━━ SUPPLIED DATA

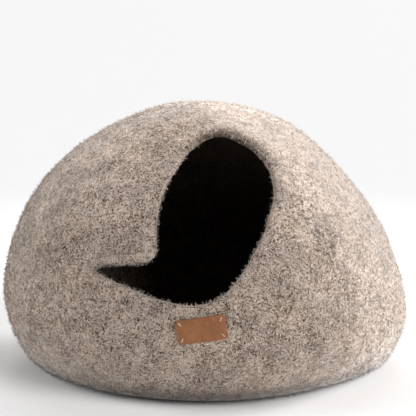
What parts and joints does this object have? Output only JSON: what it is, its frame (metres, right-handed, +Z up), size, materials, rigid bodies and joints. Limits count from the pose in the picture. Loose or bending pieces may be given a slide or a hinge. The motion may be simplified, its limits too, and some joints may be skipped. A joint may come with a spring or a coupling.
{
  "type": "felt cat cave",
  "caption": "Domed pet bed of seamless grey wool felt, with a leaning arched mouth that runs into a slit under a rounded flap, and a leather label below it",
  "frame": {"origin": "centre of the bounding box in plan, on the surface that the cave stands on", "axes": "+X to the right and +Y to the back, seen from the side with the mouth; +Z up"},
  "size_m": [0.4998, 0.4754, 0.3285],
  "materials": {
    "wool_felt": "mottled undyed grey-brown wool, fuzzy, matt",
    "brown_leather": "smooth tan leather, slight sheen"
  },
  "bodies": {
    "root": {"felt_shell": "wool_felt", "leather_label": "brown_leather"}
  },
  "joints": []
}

━━━━

▶ [WRITTEN INSTRUCTION]:
Which lines contain the word "materials"? Copy each one.

▶ [OUTPUT BELOW]:
What parts and joints does this object have? Output only JSON: what it is, its frame (metres, right-handed, +Z up), size, materials, rigid bodies and joints. Limits count from the pose in the picture. Loose or bending pieces may be given a slide or a hinge. The motion may be simplified, its limits too, and some joints may be skipped. A joint may come with a spring or a coupling.
  "materials": {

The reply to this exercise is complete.